What these episodes emphasise is that the authority of Yahweh and his representative elites (they are one and the same thing) is based on the violence and terror exercised against the Israelites themselves. Jews who socialise with their non-Jewish neighbors, who eat with them and even marry with them, are, according to biblical ideology, traitors to Yahweh and to their race, who bring down on their community the wrath of Yahweh and deserve to be eliminated without mercy. Their extermination pleases Yahweh and regenerates the people.

Levitical Tyranny

Who is this elite who speaks in the name of Yahweh to keep the Israelite people in terror and obedience? These are the Levites. The Levites are the guardians of the worship of Yahweh. According to the Bible, they do not have a territory like the other tribes, but live scattered in cities, supported by tithes and exercising religious, administrative and political power over all the Israelites. In a recent book (The Exodus, HarperOne, 2017), biblical scholar Richard Elliott Friedman developed an interesting and convincing theory on the origin of the Levites [1].

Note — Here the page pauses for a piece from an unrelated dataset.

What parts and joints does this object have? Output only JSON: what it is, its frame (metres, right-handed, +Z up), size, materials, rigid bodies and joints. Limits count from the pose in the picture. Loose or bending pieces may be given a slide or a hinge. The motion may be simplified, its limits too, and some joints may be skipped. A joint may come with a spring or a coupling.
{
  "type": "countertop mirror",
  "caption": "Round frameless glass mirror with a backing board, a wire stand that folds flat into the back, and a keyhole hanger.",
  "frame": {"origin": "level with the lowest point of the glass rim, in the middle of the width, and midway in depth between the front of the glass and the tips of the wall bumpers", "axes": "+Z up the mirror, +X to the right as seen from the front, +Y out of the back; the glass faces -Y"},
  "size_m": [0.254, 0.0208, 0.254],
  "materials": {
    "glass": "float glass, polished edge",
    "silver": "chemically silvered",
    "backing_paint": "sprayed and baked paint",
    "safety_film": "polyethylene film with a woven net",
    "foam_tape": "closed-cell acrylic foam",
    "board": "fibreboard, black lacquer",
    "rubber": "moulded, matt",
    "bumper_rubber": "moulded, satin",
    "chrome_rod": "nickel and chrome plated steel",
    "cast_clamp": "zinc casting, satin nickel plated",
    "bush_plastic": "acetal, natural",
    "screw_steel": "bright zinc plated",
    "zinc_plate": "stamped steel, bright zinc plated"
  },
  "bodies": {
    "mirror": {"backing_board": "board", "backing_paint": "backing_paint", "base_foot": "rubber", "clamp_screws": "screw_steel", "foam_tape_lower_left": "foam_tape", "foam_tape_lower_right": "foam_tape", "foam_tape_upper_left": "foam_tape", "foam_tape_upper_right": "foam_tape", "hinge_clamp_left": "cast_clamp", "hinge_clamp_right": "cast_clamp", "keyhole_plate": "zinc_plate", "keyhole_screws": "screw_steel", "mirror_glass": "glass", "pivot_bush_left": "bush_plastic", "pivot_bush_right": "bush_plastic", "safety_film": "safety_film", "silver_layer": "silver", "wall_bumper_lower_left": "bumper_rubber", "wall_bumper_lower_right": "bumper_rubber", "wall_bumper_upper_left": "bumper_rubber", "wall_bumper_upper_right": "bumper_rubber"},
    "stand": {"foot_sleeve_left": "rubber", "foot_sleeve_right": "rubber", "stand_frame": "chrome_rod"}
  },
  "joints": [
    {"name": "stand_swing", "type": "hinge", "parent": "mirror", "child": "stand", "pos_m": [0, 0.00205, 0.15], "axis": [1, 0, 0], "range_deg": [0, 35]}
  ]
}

Friedman takes up an already well-known and widely accepted theory, according to which the Levites do not initially designate a tribe, and that their eponymous ancestor (Levi) is a secondary invention. Friedman then points out that, of all the Israelite protagonists in biblical history, only the Levites have Egyptian names (Moses, Aaron, Miriam, Phinehas, etc.). Furthermore, among the oldest sources of the Bible, only the texts produced by the Levites mention the Exodus, and show a certain knowledge of Egypt. From these and many other clues, Friedman concludes that the Levites constitute a group from Egypt. The lack of archaeological trace of the Exodus is explained by this hypothesis that only the Levites experienced the exodus from Egypt to Canaan via Midian, while the Israelite tribes are indigenous to Palestine (which archaeologists tend to also believe).

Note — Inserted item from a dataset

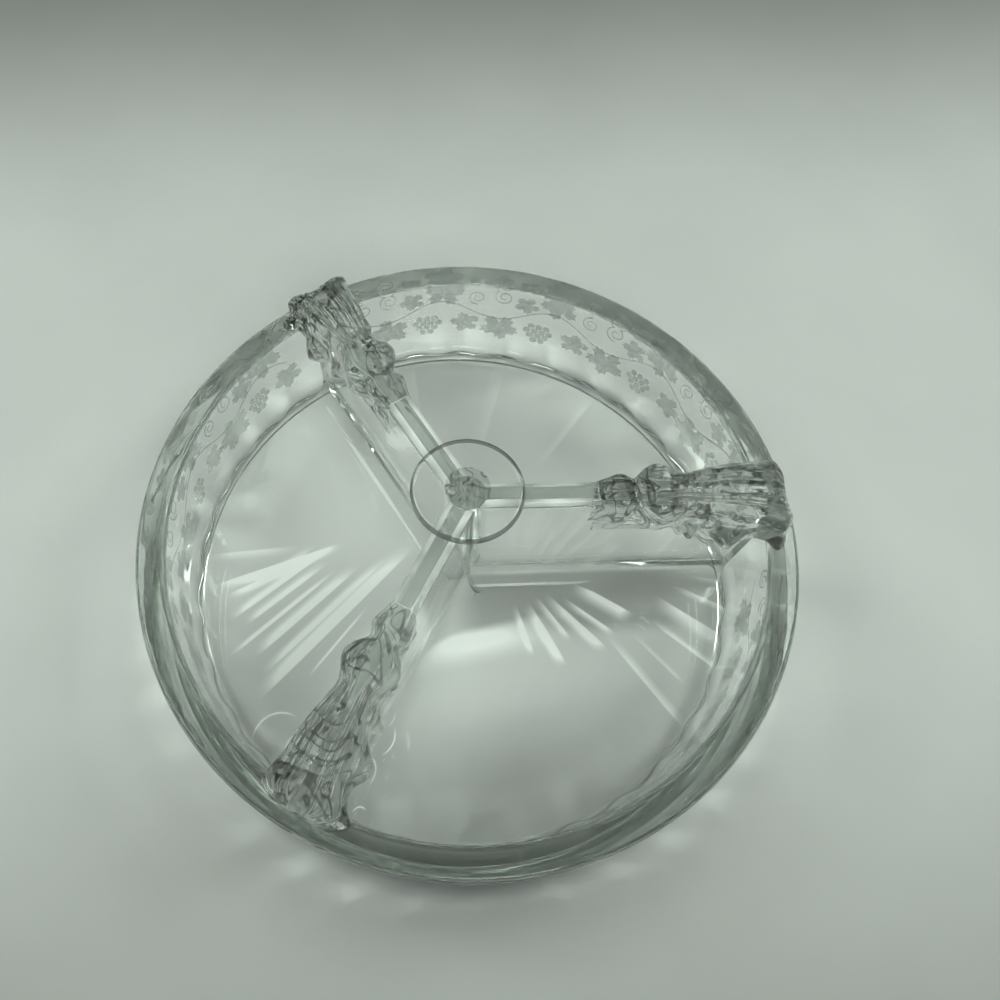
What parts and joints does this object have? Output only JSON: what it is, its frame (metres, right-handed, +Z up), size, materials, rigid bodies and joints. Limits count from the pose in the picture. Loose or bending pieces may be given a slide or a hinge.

It was the Levites who introduced the cult of Yahweh among the Israelites, who knew the supreme god, called simply El, or “God” (sometimes Elohim, or “the gods”). The fusion between El (God) and Yahweh (the god of Israel), with immeasurable consequences, is scripted in the priestly story (source E) of the revelation of Sinai, when the Creator, who until then had only been designated El or Elohim, reveals his true name to Moses.

The Levites are the masters of religious power. But in certain episodes mentioned above, they appear as Moses' bodyguard and police, quick to massacre his enemies. They constitute the dominant caste who control both priestly power and military power (soft and hard power).

The sources indicate, according to Friedman, that it was the Levites who introduced into Israel the obligation of circumcision of infants on the eighth day. I presented, in an article entitled "The Bleeder of the Foreskins", the demonstration that this rite came to replace a previous practice of the sacrifice of the first born on the eighth day, the trace of which remains in Exodus 22:28-29, Ezekiel 20:25-26 and Jeremiah 7:30-31. These sacrifices were made in the name of Yahweh and in his sanctuary (Leviticus 20:2-5), the god Molek or Melek spoken of in certain passages being originally only an attribute of Yahweh, which means " king” and is applied more than fifty times to Yahweh.

Circumcision on the eighth day is a traumatic rite that imprints in every Jewish boy the subconscious terror of Yahweh-Melek. Seen in this light, the metaphor of “circumcision of the heart” (Leviticus 26:41; Deuteronomy 10:16; 30:6) takes on a particular meaning. It is by circumcision that Yahweh, the god of terror, holds the Jews.

In conclusion to all this, we understand that anti-Yahwism is not, cannot be, anti-Semitism; on the contrary, it is a radical philosemitism.

 


Notes

[1] Friedman has been an influential author since his book Who wrote the Bible?, published in 1987.  I happen to have had this book translated for Exergue, a label I created, then sold in 2002 to Guy Trédaniel, who has since published almost anything under this label.